# [Structured object records]
--- START ---

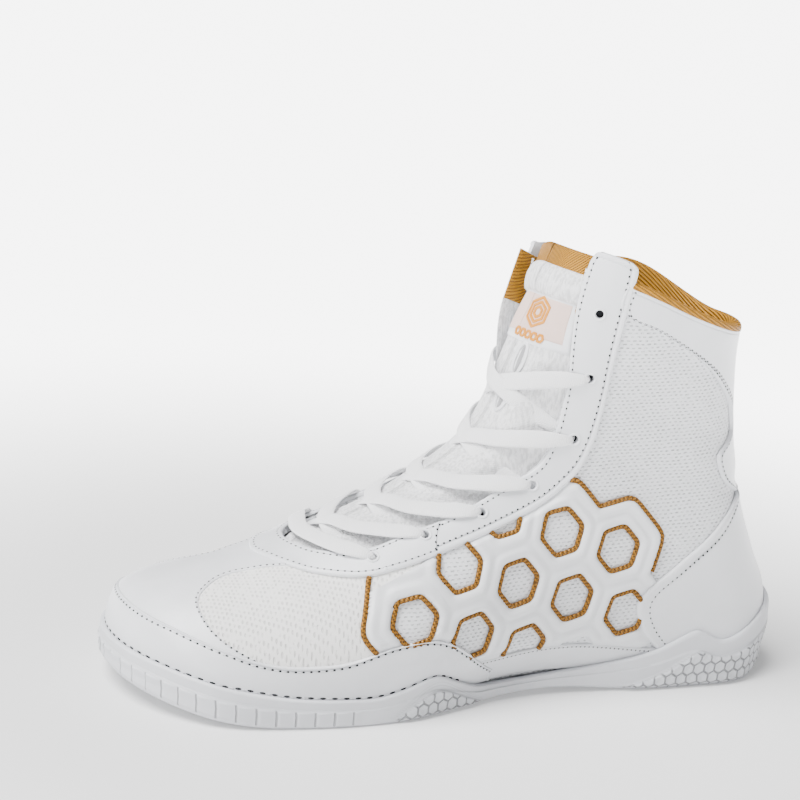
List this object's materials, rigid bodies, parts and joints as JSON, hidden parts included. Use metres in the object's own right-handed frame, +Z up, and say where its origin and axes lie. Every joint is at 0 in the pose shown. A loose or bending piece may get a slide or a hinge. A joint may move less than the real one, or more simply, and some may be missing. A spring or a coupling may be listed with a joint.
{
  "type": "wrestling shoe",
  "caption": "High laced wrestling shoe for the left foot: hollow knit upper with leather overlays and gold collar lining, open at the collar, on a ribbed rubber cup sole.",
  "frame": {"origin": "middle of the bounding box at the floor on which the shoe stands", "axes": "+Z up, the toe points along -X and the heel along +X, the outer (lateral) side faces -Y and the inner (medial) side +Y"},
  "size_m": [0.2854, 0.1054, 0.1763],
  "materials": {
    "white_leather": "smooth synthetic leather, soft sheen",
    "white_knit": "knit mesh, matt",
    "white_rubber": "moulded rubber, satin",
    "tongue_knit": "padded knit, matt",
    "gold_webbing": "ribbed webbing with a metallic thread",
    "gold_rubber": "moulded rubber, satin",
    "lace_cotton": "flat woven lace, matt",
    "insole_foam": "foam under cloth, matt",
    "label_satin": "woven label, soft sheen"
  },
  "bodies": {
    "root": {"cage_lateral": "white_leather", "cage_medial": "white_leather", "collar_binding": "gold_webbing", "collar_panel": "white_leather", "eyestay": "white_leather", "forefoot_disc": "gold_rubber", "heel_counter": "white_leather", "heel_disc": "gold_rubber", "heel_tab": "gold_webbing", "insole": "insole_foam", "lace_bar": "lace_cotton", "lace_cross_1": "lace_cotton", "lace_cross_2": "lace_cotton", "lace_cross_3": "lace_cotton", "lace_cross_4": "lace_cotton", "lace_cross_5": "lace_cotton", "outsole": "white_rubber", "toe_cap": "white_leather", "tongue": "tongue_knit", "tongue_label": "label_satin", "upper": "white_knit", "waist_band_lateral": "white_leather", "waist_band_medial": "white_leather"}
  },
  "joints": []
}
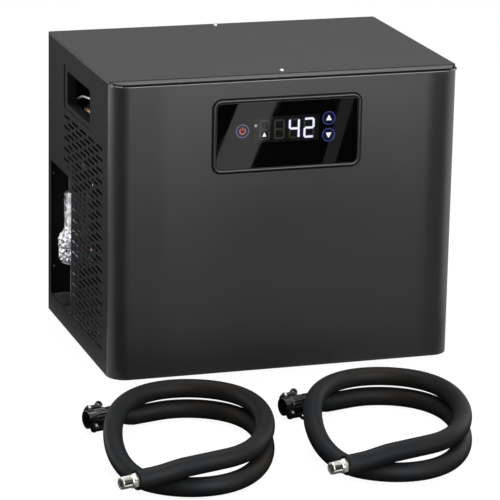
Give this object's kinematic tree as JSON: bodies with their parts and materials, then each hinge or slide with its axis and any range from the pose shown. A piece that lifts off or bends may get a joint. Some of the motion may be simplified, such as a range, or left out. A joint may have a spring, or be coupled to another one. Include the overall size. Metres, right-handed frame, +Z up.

--- END ---

# [Work instructions]
Please quote the records above exactly, without skipping a line.

# [Response for this exercise]
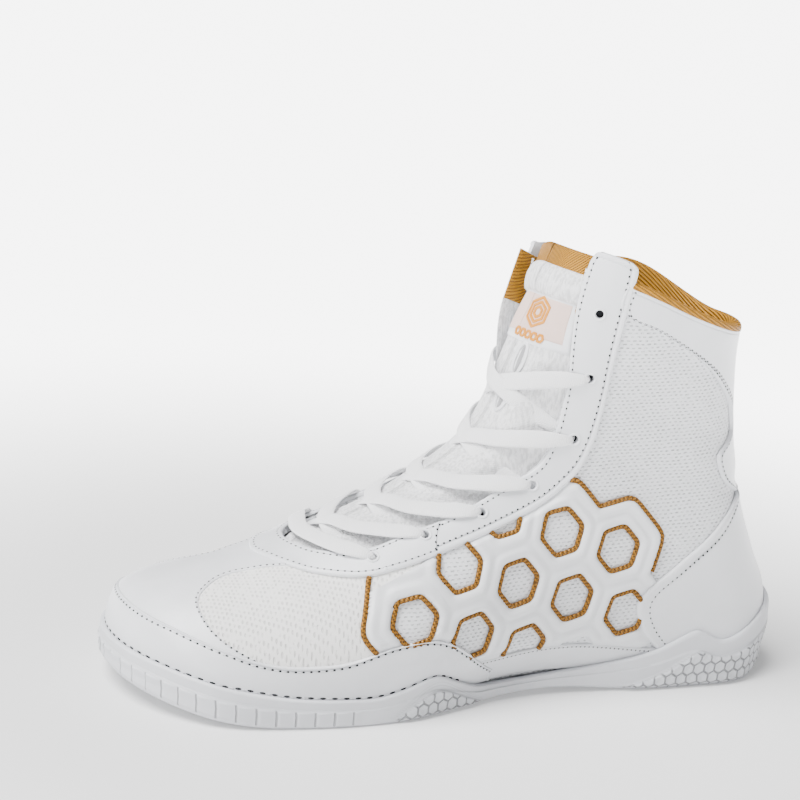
List this object's materials, rigid bodies, parts and joints as JSON, hidden parts included. Use metres in the object's own right-handed frame, +Z up, and say where its origin and axes lie. Every joint is at 0 in the pose shown. A loose or bending piece may get a slide or a hinge. A joint may move less than the real one, or more simply, and some may be missing. A spring or a coupling may be listed with a joint.
{
  "type": "wrestling shoe",
  "caption": "High laced wrestling shoe for the left foot: hollow knit upper with leather overlays and gold collar lining, open at the collar, on a ribbed rubber cup sole.",
  "frame": {"origin": "middle of the bounding box at the floor on which the shoe stands", "axes": "+Z up, the toe points along -X and the heel along +X, the outer (lateral) side faces -Y and the inner (medial) side +Y"},
  "size_m": [0.2854, 0.1054, 0.1763],
  "materials": {
    "white_leather": "smooth synthetic leather, soft sheen",
    "white_knit": "knit mesh, matt",
    "white_rubber": "moulded rubber, satin",
    "tongue_knit": "padded knit, matt",
    "gold_webbing": "ribbed webbing with a metallic thread",
    "gold_rubber": "moulded rubber, satin",
    "lace_cotton": "flat woven lace, matt",
    "insole_foam": "foam under cloth, matt",
    "label_satin": "woven label, soft sheen"
  },
  "bodies": {
    "root": {"cage_lateral": "white_leather", "cage_medial": "white_leather", "collar_binding": "gold_webbing", "collar_panel": "white_leather", "eyestay": "white_leather", "forefoot_disc": "gold_rubber", "heel_counter": "white_leather", "heel_disc": "gold_rubber", "heel_tab": "gold_webbing", "insole": "insole_foam", "lace_bar": "lace_cotton", "lace_cross_1": "lace_cotton", "lace_cross_2": "lace_cotton", "lace_cross_3": "lace_cotton", "lace_cross_4": "lace_cotton", "lace_cross_5": "lace_cotton", "outsole": "white_rubber", "toe_cap": "white_leather", "tongue": "tongue_knit", "tongue_label": "label_satin", "upper": "white_knit", "waist_band_lateral": "white_leather", "waist_band_medial": "white_leather"}
  },
  "joints": []
}
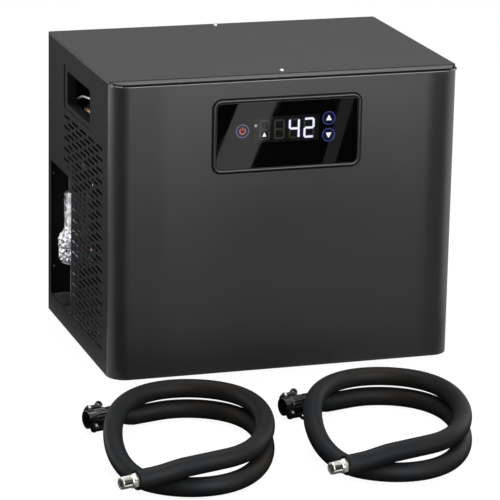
Give this object's kinematic tree as JSON: bodies with their parts and materials, then each hinge or slide with its axis and any range from the pose shown. A piece that lifts off or bends may get a joint. Some of the motion may be simplified, such as a range, or left out. A joint may have a spring, or be coupled to another one. Include the overall size. Metres, right-handed frame, +Z up.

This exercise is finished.